● **THE EXERCISE**
Every record here should be printed again exactly.

● **RECORDS**

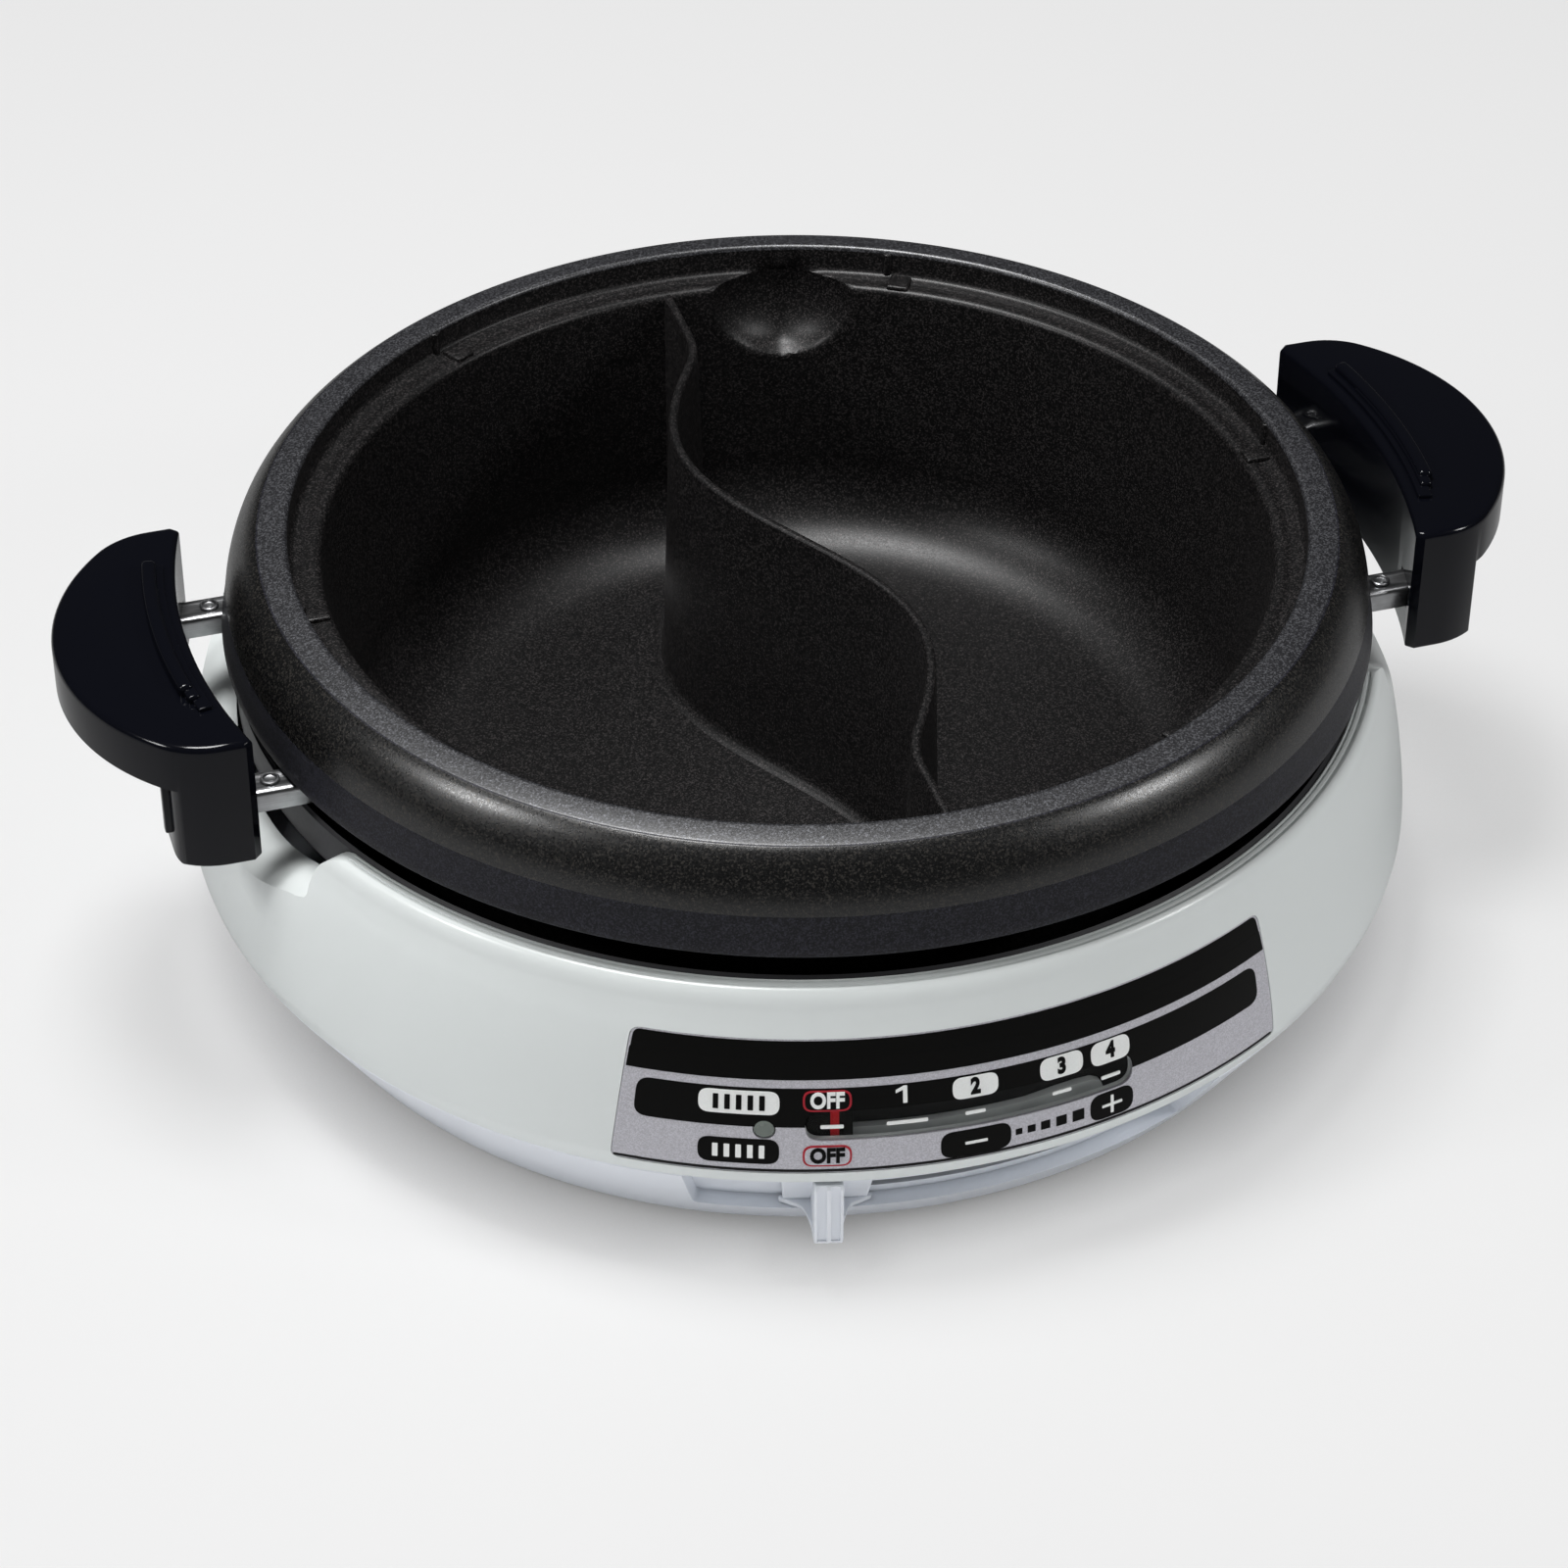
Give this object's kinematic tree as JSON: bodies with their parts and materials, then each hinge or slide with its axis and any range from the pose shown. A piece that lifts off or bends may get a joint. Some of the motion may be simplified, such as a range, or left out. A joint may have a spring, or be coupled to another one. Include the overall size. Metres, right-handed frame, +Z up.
{
  "type": "divided electric hot pot",
  "caption": "Countertop electric hot pot with an S-divided non-stick pan, crescent handles on steel arms and a round white base with control panel, slide lever and scale window.",
  "frame": {"origin": "on the table, under the middle of the round base, midway between the handles", "axes": "+Z up; the control panel faces -Y; the handles stand out along +X and -X"},
  "size_m": [0.4592, 0.3838, 0.141],
  "materials": {
    "pan_coating": "dark speckled non-stick coating",
    "handle_black": "glossy black",
    "stainless": "bright stainless",
    "shell_white": "satin white",
    "cover_white": "satin cool white",
    "panel_black": "printed black film",
    "lens": "smoky clear",
    "pointer_black": "matte black with a red stripe",
    "moulding_black": "matte black",
    "foot_rubber": "matte",
    "guard_steel": "dull grey sheet",
    "reflector": "polished",
    "sheath": "heat-darkened sheath",
    "ceramic": "unglazed ceramic",
    "pin_brass": "bright",
    "wire_cover": "woven glass sleeve"
  },
  "bodies": {
    "base": {"outer_shell": "shell_white", "bottom_cover": "cover_white", "control_panel": "panel_black", "window_lens": "lens", "lamp_lens": "lens", "pilot_lamp": "ceramic", "foot_rear_right": "foot_rubber", "foot_rear_left": "foot_rubber", "foot_front_left": "foot_rubber", "foot_front_right": "foot_rubber", "cover_screw_rear_right": "stainless", "cover_screw_rear_left": "stainless", "cover_screw_front_left": "stainless", "cover_screw_front_right": "stainless", "guard_ring": "guard_steel", "reflector_dish": "reflector", "heating_element": "sheath", "heater_support_front": "stainless", "heater_support_right": "stainless", "heater_support_left": "stainless", "thermostat_bracket": "stainless", "thermostat_body": "ceramic", "sensor_spring": "stainless", "plug_receptacle": "moulding_black", "terminal_block": "ceramic", "inlet_pin_right": "pin_brass", "inlet_pin_left": "pin_brass", "supply_lead_right": "wire_cover", "supply_lead_left": "wire_cover", "link_lead_right": "wire_cover", "link_lead_left": "wire_cover", "lamp_lead": "wire_cover"},
    "pan": {"divided_pan": "pan_coating", "handle_right": "handle_black", "handle_left": "handle_black", "bracket_arm_right_front": "stainless", "bracket_arm_right_rear": "stainless", "bracket_arm_left_front": "stainless", "bracket_arm_left_rear": "stainless", "pan_rivet_right_front": "stainless", "pan_rivet_right_rear": "stainless", "pan_rivet_left_front": "stainless", "pan_rivet_left_rear": "stainless", "frame_rivet_right_front": "stainless", "frame_rivet_right_rear": "stainless", "frame_rivet_left_front": "stainless", "frame_rivet_left_rear": "stainless", "handle_strap_right_front": "stainless", "handle_strap_right_rear": "stainless", "handle_strap_left_front": "stainless", "handle_strap_left_rear": "stainless", "handle_screw_right_front": "stainless", "handle_screw_right_rear": "stainless", "handle_screw_left_front": "stainless", "handle_screw_left_rear": "stainless"},
    "lever": {"control_lever": "cover_white", "pointer_plate": "pointer_black"},
    "sensor": {"sensor_cap": "reflector"}
  },
  "joints": [
    {"name": "lever_turn", "type": "hinge", "parent": "base", "child": "lever", "pos_m": [0, 0, 0.0204], "axis": [0, 0, 1], "range_deg": [0, 25.45]},
    {"name": "pan_lift", "type": "slide", "parent": "base", "child": "pan", "axis": [0, 0, 1], "range_m": [0, 0.12]},
    {"name": "sensor_press", "type": "slide", "parent": "base", "child": "sensor", "axis": [0, 0, 1], "range_m": [-0.003, 0], "stiffness_N_per_m": 300, "springref_m": 0.003, "deforming": ["sensor_spring"]}
  ]
}
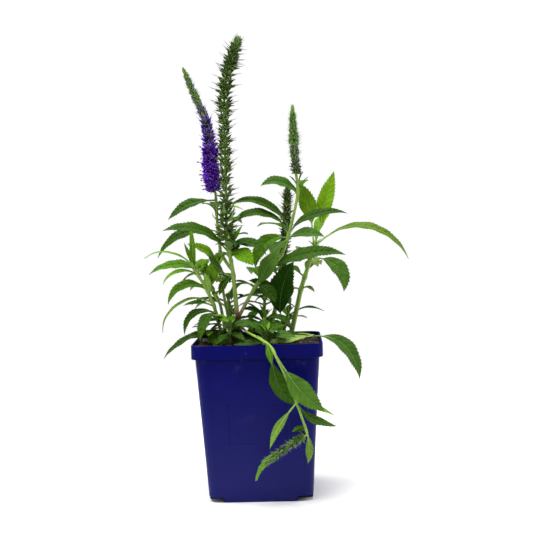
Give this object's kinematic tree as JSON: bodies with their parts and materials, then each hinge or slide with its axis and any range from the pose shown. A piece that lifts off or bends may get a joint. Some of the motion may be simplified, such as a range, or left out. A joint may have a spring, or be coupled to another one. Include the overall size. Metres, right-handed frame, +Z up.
{
  "type": "potted spiked speedwell plant",
  "caption": "Young perennial with upright tapering flower spikes and narrow toothed leaves, growing in a square tapered nursery pot.",
  "frame": {"origin": "middle of the flat underside of the pot, at the surface that it stands on", "axes": "+Z up along the plant's height, -Y towards the side that the hanging shoot falls over, +X to the right of that view"},
  "size_m": [0.2388, 0.1787, 0.4131],
  "materials": {
    "pot": "satin",
    "soil": "matte",
    "old_stem": "matte",
    "green_stem": "satin",
    "foliage": "satin",
    "seed_spike": "matte",
    "flower_spike": "matte",
    "bud_spike": "matte"
  },
  "bodies": {
    "root": {"pot": "pot", "soil": "soil", "crown_stem": "old_stem", "tall_stem": "green_stem", "tall_foliage": "foliage", "tall_spike": "seed_spike", "purple_stem": "green_stem", "purple_foliage": "foliage", "purple_spike": "flower_spike", "right_stem": "green_stem", "right_foliage": "foliage", "right_tip_foliage": "foliage", "right_spike": "bud_spike", "shade_stem": "green_stem", "shade_foliage": "foliage", "middle_stem": "green_stem", "middle_foliage": "foliage", "middle_spike": "seed_spike", "back_right_stem": "green_stem", "back_right_foliage": "foliage", "left_stem": "green_stem", "left_foliage": "foliage", "left_back_stem": "green_stem", "left_back_foliage": "foliage", "inner_stem": "green_stem", "inner_foliage": "foliage", "creeping_stem": "green_stem", "creeping_foliage": "foliage", "hanging_stem": "green_stem", "hanging_foliage": "foliage", "hanging_tip_foliage": "foliage", "hanging_spike": "bud_spike", "low_left_stem": "green_stem", "low_left_foliage": "foliage", "low_front_stem": "green_stem", "low_front_foliage": "foliage", "low_right_stem": "green_stem", "low_right_foliage": "foliage", "low_middle_stem": "green_stem", "low_middle_foliage": "foliage", "low_rim_stem": "green_stem", "low_rim_foliage": "foliage", "back_small_stem": "green_stem", "back_small_foliage": "foliage", "back_left_stem": "green_stem", "back_left_foliage": "foliage", "back_middle_stem": "green_stem", "back_middle_foliage": "foliage"}
  },
  "joints": []
}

● **RIGHT ANSWER**
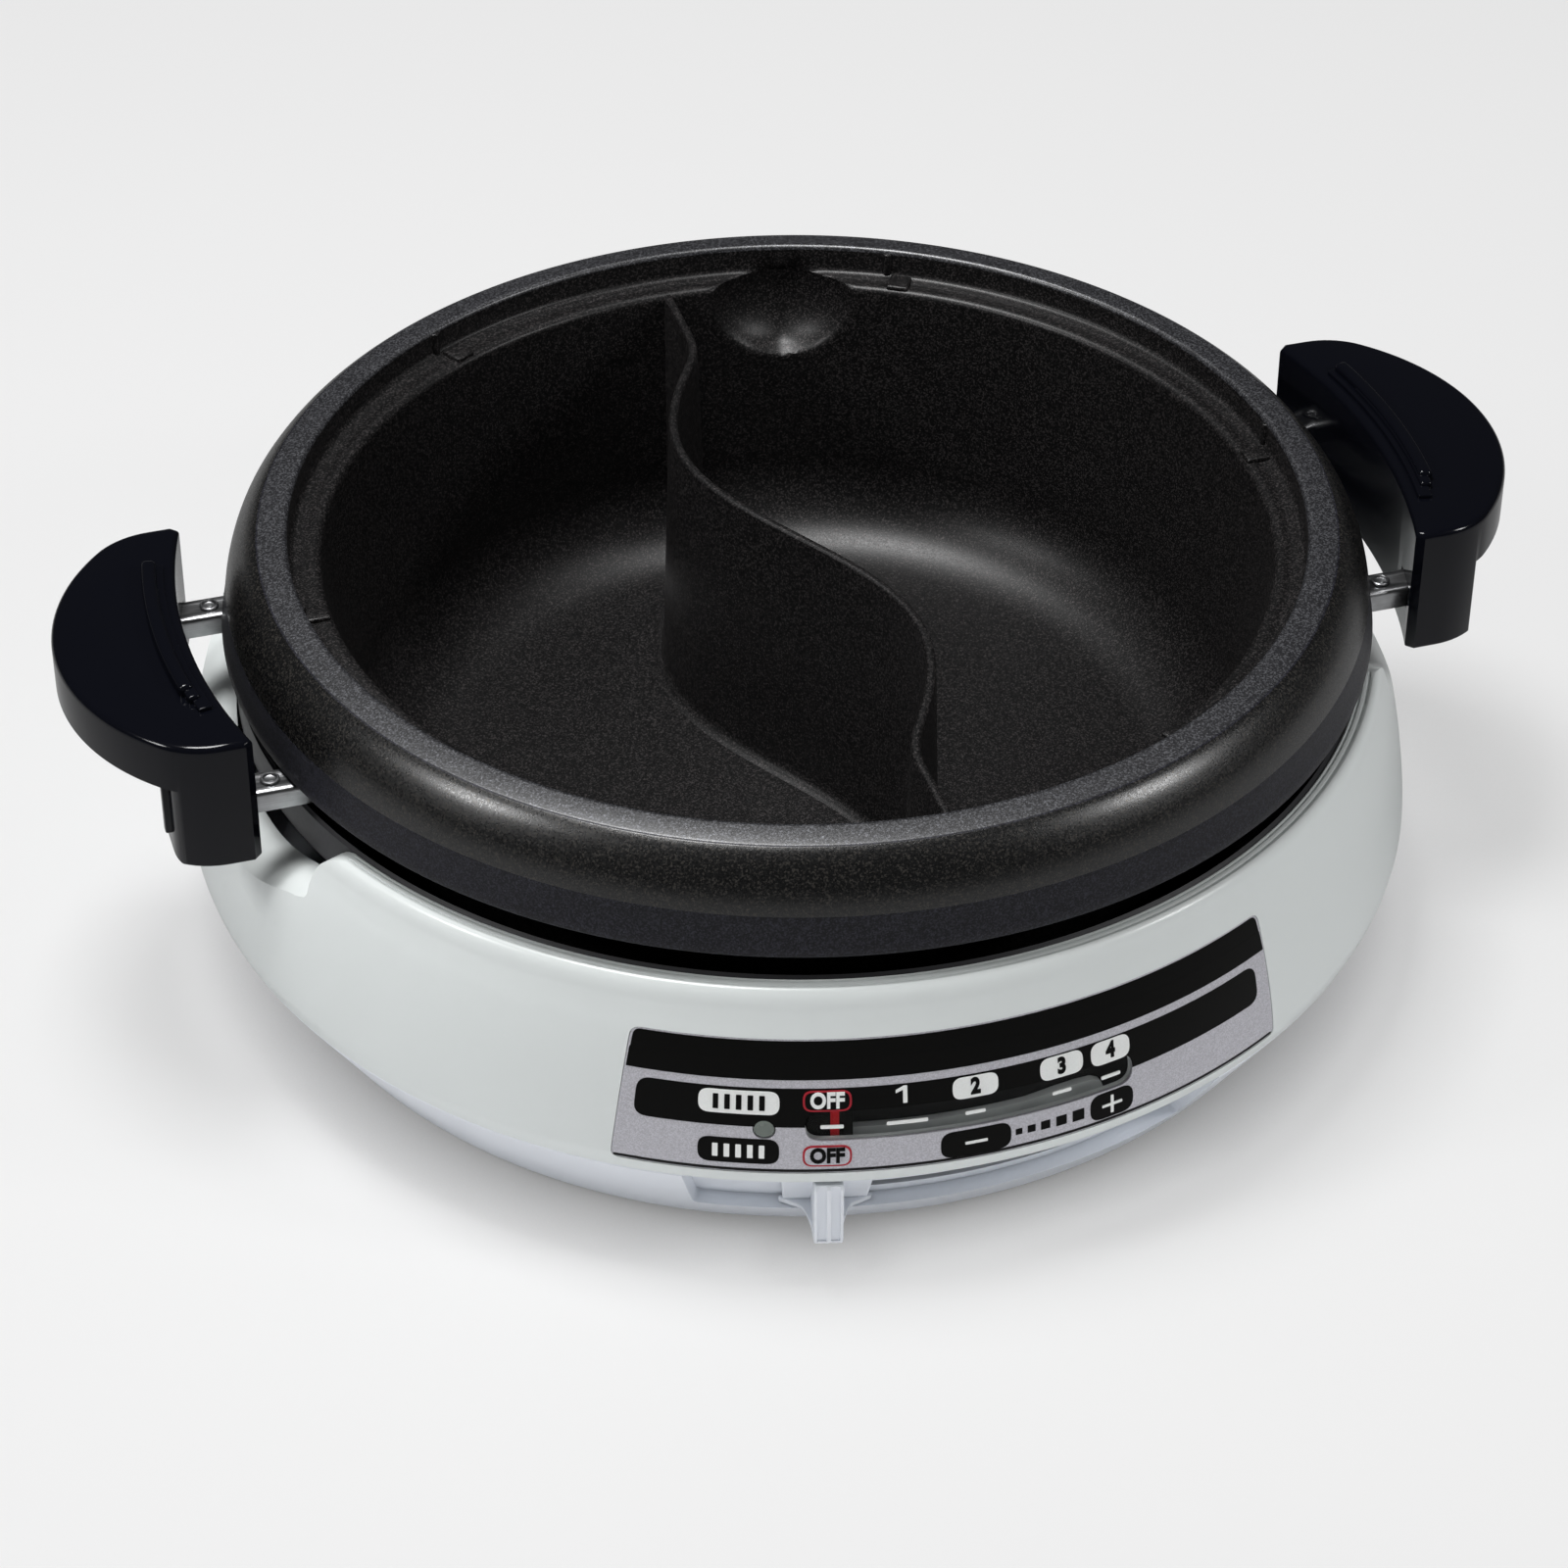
Give this object's kinematic tree as JSON: bodies with their parts and materials, then each hinge or slide with its axis and any range from the pose shown. A piece that lifts off or bends may get a joint. Some of the motion may be simplified, such as a range, or left out. A joint may have a spring, or be coupled to another one. Include the overall size. Metres, right-handed frame, +Z up.
{
  "type": "divided electric hot pot",
  "caption": "Countertop electric hot pot with an S-divided non-stick pan, crescent handles on steel arms and a round white base with control panel, slide lever and scale window.",
  "frame": {"origin": "on the table, under the middle of the round base, midway between the handles", "axes": "+Z up; the control panel faces -Y; the handles stand out along +X and -X"},
  "size_m": [0.4592, 0.3838, 0.141],
  "materials": {
    "pan_coating": "dark speckled non-stick coating",
    "handle_black": "glossy black",
    "stainless": "bright stainless",
    "shell_white": "satin white",
    "cover_white": "satin cool white",
    "panel_black": "printed black film",
    "lens": "smoky clear",
    "pointer_black": "matte black with a red stripe",
    "moulding_black": "matte black",
    "foot_rubber": "matte",
    "guard_steel": "dull grey sheet",
    "reflector": "polished",
    "sheath": "heat-darkened sheath",
    "ceramic": "unglazed ceramic",
    "pin_brass": "bright",
    "wire_cover": "woven glass sleeve"
  },
  "bodies": {
    "base": {"outer_shell": "shell_white", "bottom_cover": "cover_white", "control_panel": "panel_black", "window_lens": "lens", "lamp_lens": "lens", "pilot_lamp": "ceramic", "foot_rear_right": "foot_rubber", "foot_rear_left": "foot_rubber", "foot_front_left": "foot_rubber", "foot_front_right": "foot_rubber", "cover_screw_rear_right": "stainless", "cover_screw_rear_left": "stainless", "cover_screw_front_left": "stainless", "cover_screw_front_right": "stainless", "guard_ring": "guard_steel", "reflector_dish": "reflector", "heating_element": "sheath", "heater_support_front": "stainless", "heater_support_right": "stainless", "heater_support_left": "stainless", "thermostat_bracket": "stainless", "thermostat_body": "ceramic", "sensor_spring": "stainless", "plug_receptacle": "moulding_black", "terminal_block": "ceramic", "inlet_pin_right": "pin_brass", "inlet_pin_left": "pin_brass", "supply_lead_right": "wire_cover", "supply_lead_left": "wire_cover", "link_lead_right": "wire_cover", "link_lead_left": "wire_cover", "lamp_lead": "wire_cover"},
    "pan": {"divided_pan": "pan_coating", "handle_right": "handle_black", "handle_left": "handle_black", "bracket_arm_right_front": "stainless", "bracket_arm_right_rear": "stainless", "bracket_arm_left_front": "stainless", "bracket_arm_left_rear": "stainless", "pan_rivet_right_front": "stainless", "pan_rivet_right_rear": "stainless", "pan_rivet_left_front": "stainless", "pan_rivet_left_rear": "stainless", "frame_rivet_right_front": "stainless", "frame_rivet_right_rear": "stainless", "frame_rivet_left_front": "stainless", "frame_rivet_left_rear": "stainless", "handle_strap_right_front": "stainless", "handle_strap_right_rear": "stainless", "handle_strap_left_front": "stainless", "handle_strap_left_rear": "stainless", "handle_screw_right_front": "stainless", "handle_screw_right_rear": "stainless", "handle_screw_left_front": "stainless", "handle_screw_left_rear": "stainless"},
    "lever": {"control_lever": "cover_white", "pointer_plate": "pointer_black"},
    "sensor": {"sensor_cap": "reflector"}
  },
  "joints": [
    {"name": "lever_turn", "type": "hinge", "parent": "base", "child": "lever", "pos_m": [0, 0, 0.0204], "axis": [0, 0, 1], "range_deg": [0, 25.45]},
    {"name": "pan_lift", "type": "slide", "parent": "base", "child": "pan", "axis": [0, 0, 1], "range_m": [0, 0.12]},
    {"name": "sensor_press", "type": "slide", "parent": "base", "child": "sensor", "axis": [0, 0, 1], "range_m": [-0.003, 0], "stiffness_N_per_m": 300, "springref_m": 0.003, "deforming": ["sensor_spring"]}
  ]
}
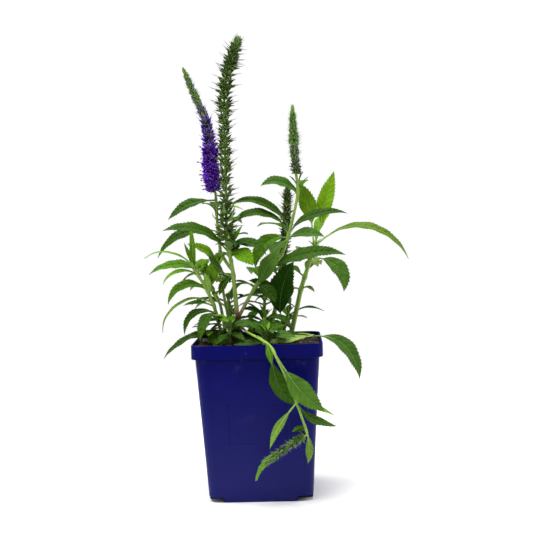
Give this object's kinematic tree as JSON: bodies with their parts and materials, then each hinge or slide with its axis and any range from the pose shown. A piece that lifts off or bends may get a joint. Some of the motion may be simplified, such as a range, or left out. A joint may have a spring, or be coupled to another one. Include the overall size. Metres, right-handed frame, +Z up.
{
  "type": "potted spiked speedwell plant",
  "caption": "Young perennial with upright tapering flower spikes and narrow toothed leaves, growing in a square tapered nursery pot.",
  "frame": {"origin": "middle of the flat underside of the pot, at the surface that it stands on", "axes": "+Z up along the plant's height, -Y towards the side that the hanging shoot falls over, +X to the right of that view"},
  "size_m": [0.2388, 0.1787, 0.4131],
  "materials": {
    "pot": "satin",
    "soil": "matte",
    "old_stem": "matte",
    "green_stem": "satin",
    "foliage": "satin",
    "seed_spike": "matte",
    "flower_spike": "matte",
    "bud_spike": "matte"
  },
  "bodies": {
    "root": {"pot": "pot", "soil": "soil", "crown_stem": "old_stem", "tall_stem": "green_stem", "tall_foliage": "foliage", "tall_spike": "seed_spike", "purple_stem": "green_stem", "purple_foliage": "foliage", "purple_spike": "flower_spike", "right_stem": "green_stem", "right_foliage": "foliage", "right_tip_foliage": "foliage", "right_spike": "bud_spike", "shade_stem": "green_stem", "shade_foliage": "foliage", "middle_stem": "green_stem", "middle_foliage": "foliage", "middle_spike": "seed_spike", "back_right_stem": "green_stem", "back_right_foliage": "foliage", "left_stem": "green_stem", "left_foliage": "foliage", "left_back_stem": "green_stem", "left_back_foliage": "foliage", "inner_stem": "green_stem", "inner_foliage": "foliage", "creeping_stem": "green_stem", "creeping_foliage": "foliage", "hanging_stem": "green_stem", "hanging_foliage": "foliage", "hanging_tip_foliage": "foliage", "hanging_spike": "bud_spike", "low_left_stem": "green_stem", "low_left_foliage": "foliage", "low_front_stem": "green_stem", "low_front_foliage": "foliage", "low_right_stem": "green_stem", "low_right_foliage": "foliage", "low_middle_stem": "green_stem", "low_middle_foliage": "foliage", "low_rim_stem": "green_stem", "low_rim_foliage": "foliage", "back_small_stem": "green_stem", "back_small_foliage": "foliage", "back_left_stem": "green_stem", "back_left_foliage": "foliage", "back_middle_stem": "green_stem", "back_middle_foliage": "foliage"}
  },
  "joints": []
}